A family with a good supply of turf would not be cold. It was as simple and as important as that. The shed was stacked high and covered, and the smell of it sat over the farmyard from autumn onward.
You can still trace old bog roads across the Irish landscape — narrow tracks worn into hillsides by generations of carts, running down to cuttings that have long since flooded back. They lead nowhere now, but they went somewhere important for a very long time.
What the Fire Actually Meant
Turf burns slowly. It holds heat longer than wood and produces a low, even warmth that fills a room differently — deeply, almost stubbornly. The smoke is distinctive and aromatic in a way that nothing else quite matches, which is exactly why Irish people abroad recognise it immediately.
The hearth was the centre of Irish domestic life. Stories were told around it. Neighbours gathered at it. Children did their lessons by it. By longstanding custom, the fire in an Irish cottage was never allowed to go out — raked carefully at night and coaxed back to life each morning.
That fire was only possible because of what had happened months before, out on the bog, with a slean and a family who knew exactly where their cut began and where their neighbours’ began.

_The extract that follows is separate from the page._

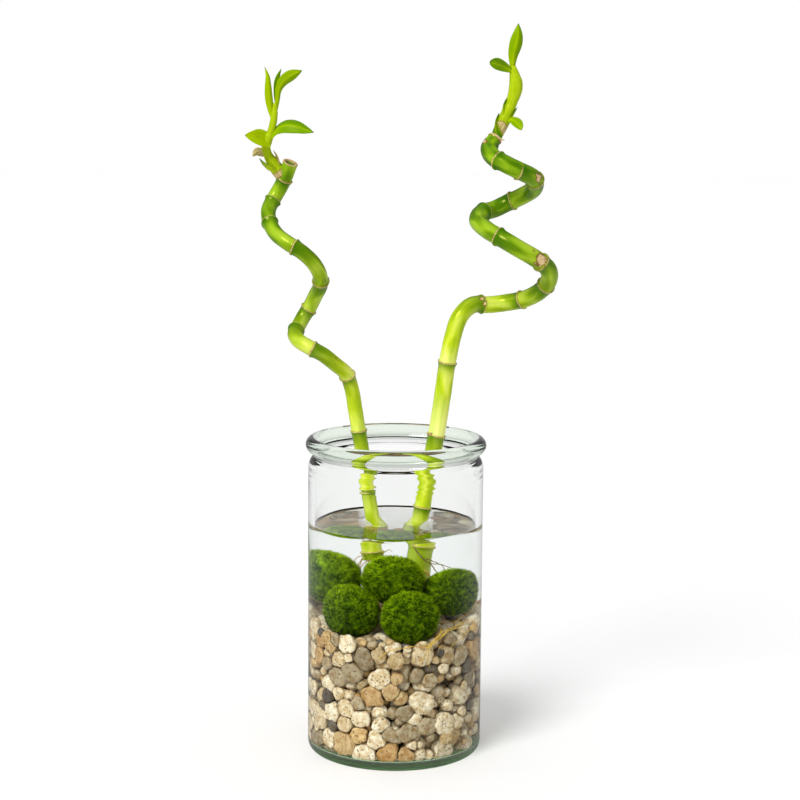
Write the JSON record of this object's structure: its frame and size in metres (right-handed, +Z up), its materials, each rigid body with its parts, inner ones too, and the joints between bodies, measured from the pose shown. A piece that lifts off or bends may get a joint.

Still Going, Still Burning
European conservation rules have placed new restrictions on turf cutting in certain designated bogs. For many families in the west, the change has felt like losing something that predates any regulation by several thousand years. The arguments matter on both sides — ancient blanket bogs are rare and irreplaceable habitats.
But the tradition runs just as deep. The bog has always preserved what it holds — including butter that Irish farmers stored in bogs for centuries, some of it still intact when found by turf cutters centuries later. The bog keeps time differently to the rest of the world.
In Connemara, west Mayo, and parts of Donegal, families still head out to “the bog” in May and June, just as their grandparents did. The slean still goes in. The sods still pile on the bank. And the fire burns all winter long, filling the house with a smell that has no exact translation but that every Irish person recognises the moment they walk through a door.
If you are planning a trip to the west of Ireland in late spring, look out across the bogs as you drive the back roads. You may see rows of standing turf, quiet and unremarkable to an untrained eye.
Now you know what you are looking at — and what it took to put them there.